I still don't love the TIE/ba, but I thought the Strain token was going to hurt a lot more than it actually does when you math things through.  Particularly if you have something else worth firing at more I think the First Order Provocateur can deal some real damage.


Ion Scyks
Oh lordy I love the Ion Scyks.  I loved them already which is why they were my squad going into the Milton Keynes System Open.  My original blog created some discussions about why nobody was using Scyks if I thought the TIE/fo was so good, and what we hashed out was basically the perfect scenario you'd want to see to justify playing the Scyks... and thanks to the January points changes that scenario is exactly what came true!

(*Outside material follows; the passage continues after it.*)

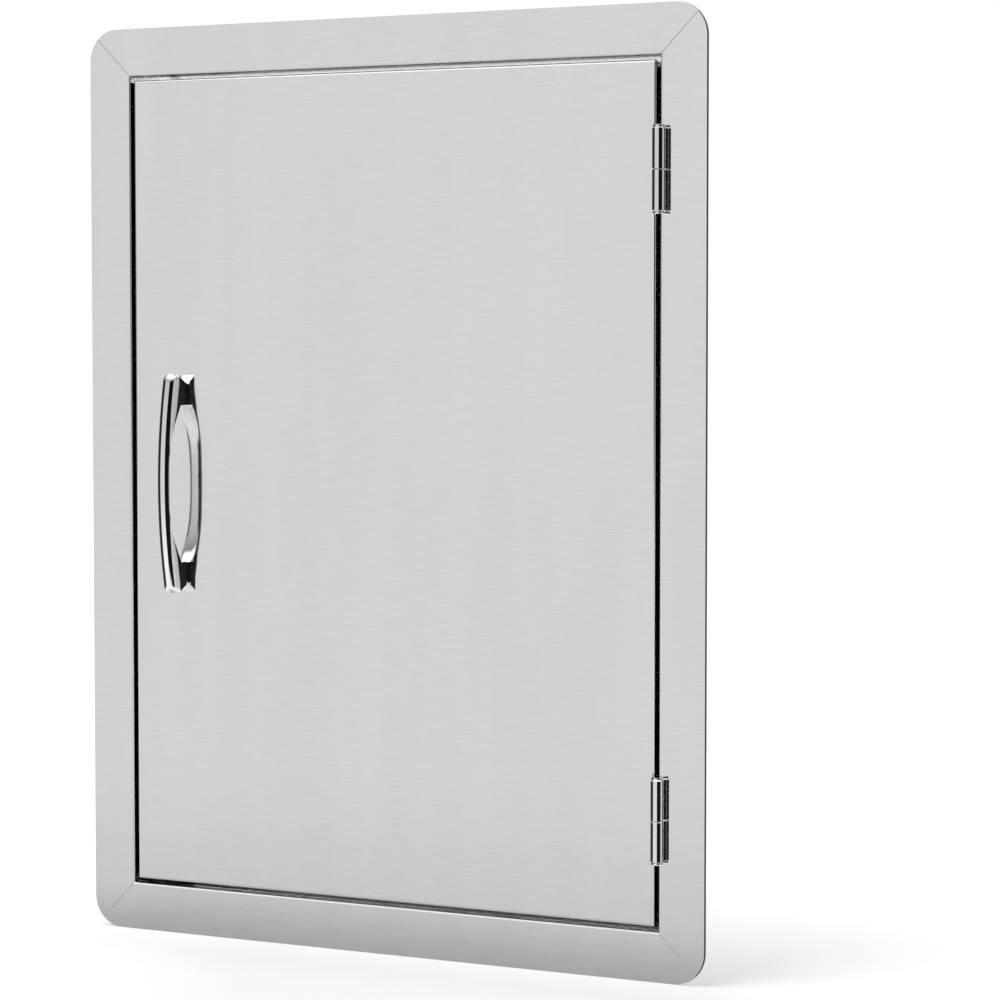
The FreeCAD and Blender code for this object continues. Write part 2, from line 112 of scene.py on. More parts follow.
def add(tree, kind, values=None, **settings):
    """Adds a node; values fill its sockets, and a socket as a value becomes a link."""
    node = tree.nodes.new(kind)
    for name, value in settings.items():
        setattr(node, name, value)
    for name, value in (values or {}).items():
        if isinstance(value, bpy.types.NodeSocket):
            tree.links.new(value, node.inputs[name])
        else:
            node.inputs[name].default_value = value
    return node


def calculate(tree, operation, *terms):
    """Adds a math node for an operation on sockets and numbers and returns its output."""
    return add(tree, "ShaderNodeMath", dict(enumerate(terms)), operation=operation).outputs[0]


def place_math(tree, operation, *terms):
    """The same for places and colours, whose three numbers are worked on together."""
    return add(tree, "ShaderNodeVectorMath", dict(enumerate(terms)), operation=operation).outputs[0]


def scaled(tree, colour, factor):
    """Makes a colour lighter or darker by a factor."""
    return add(tree, "ShaderNodeVectorMath", {0: colour, "Scale": factor}, operation="SCALE").outputs[0]


def between(tree, value, low, high, start=0.0, end=1.0):
    """Goes from start to end while a value goes from low to high, and no further."""
    return add(tree, "ShaderNodeMapRange", {"Value": value, "From Min": low, "From Max": high,
                                            "To Min": start, "To Max": end}).outputs[0]


def mixed(tree, share, first, second, **settings):
    """Mixes two colours: a share of 0 gives the first and 1 the second."""
    return add(tree, "ShaderNodeMix", {0: share, 6: first, 7: second}, data_type="RGBA", **settings).outputs[2]

# %% [markdown]
# ## Starting an effect and a material
#
# Both effects below have the same outer form: a tone and some numbers go in, and a
# colour, a roughness and a height come out. So one helper starts such a group and
# one leads its results out. A material takes them up in the same way each time:
# colour to colour, and the height through a Bump node, which tilts the light
# without moving the surface. What is the same all over a surface, such as how
# metallic it is, is set on the shader itself.

# %% Groups and materials
def new_group(name, numbers):
    """Starts a node group and returns it with its inputs, its outputs and the place on the piece."""
    tree = bpy.data.node_groups.new(name, "ShaderNodeTree")
    face = tree.interface
    face.new_socket("Tone", in_out="INPUT", socket_type="NodeSocketColor")
    for socket, value in numbers.items():
        face.new_socket(socket, in_out="INPUT", socket_type="NodeSocketFloat").default_value = value
    face.new_socket("Color", in_out="OUTPUT", socket_type="NodeSocketColor")
    for socket in ("Roughness", "Height"):
        face.new_socket(socket, in_out="OUTPUT", socket_type="NodeSocketFloat")
    start, end = tree.nodes.new("NodeGroupInput"), tree.nodes.new("NodeGroupOutput")
    return tree, start.outputs, end.inputs, tree.nodes.new("ShaderNodeTexCoord").outputs["Object"]


def lead_out(tree, inputs, outputs, change, roughness, height):
    """Leads out the tone, lighter or darker by the change, and the other results."""
    tone = scaled(tree, inputs["Tone"], calculate(tree, "ADD", change, 1.0))
    for socket, value in (("Color", tone), ("Roughness", roughness), ("Height", height)):
        tree.links.new(value, outputs[socket])


def new_material(name, metallic, **constants):
    """Starts a material and returns it with its tree and its Principled shader."""
    material = bpy.data.materials.new(name)
    material.use_nodes = True
    tree = material.node_tree
    shader = tree.nodes["Principled BSDF"]
    shader.inputs["Metallic"].default_value = metallic
    for socket, value in constants.items():
        shader.inputs[socket].default_value = value
    return material, tree, shader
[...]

Ion Scyks stand out on this table as having the best of both worlds available to them - they deal out hits-per-point about as effectively as the best of the Unopposed Firepower ships like Vulture Droids, but they are also able to defend themselves from incoming fire much better and retain that output despite coming under pressure.  Yes not all those red dice are dealing damage but Ion tokens are usually an acceptable replacement for damage cards, and in my experience it's rare to be over-ioning something, the Ion Cannon is usually just a much better chance of dealing 1 damage through their green dice. 

Yeah.  I love Ion Scyks.  You should love Ion Scyks too.



In fact, in general maybe you should learn to appreciate the little things too.  These days they're capable of surprising even the best pilots in the galaxy!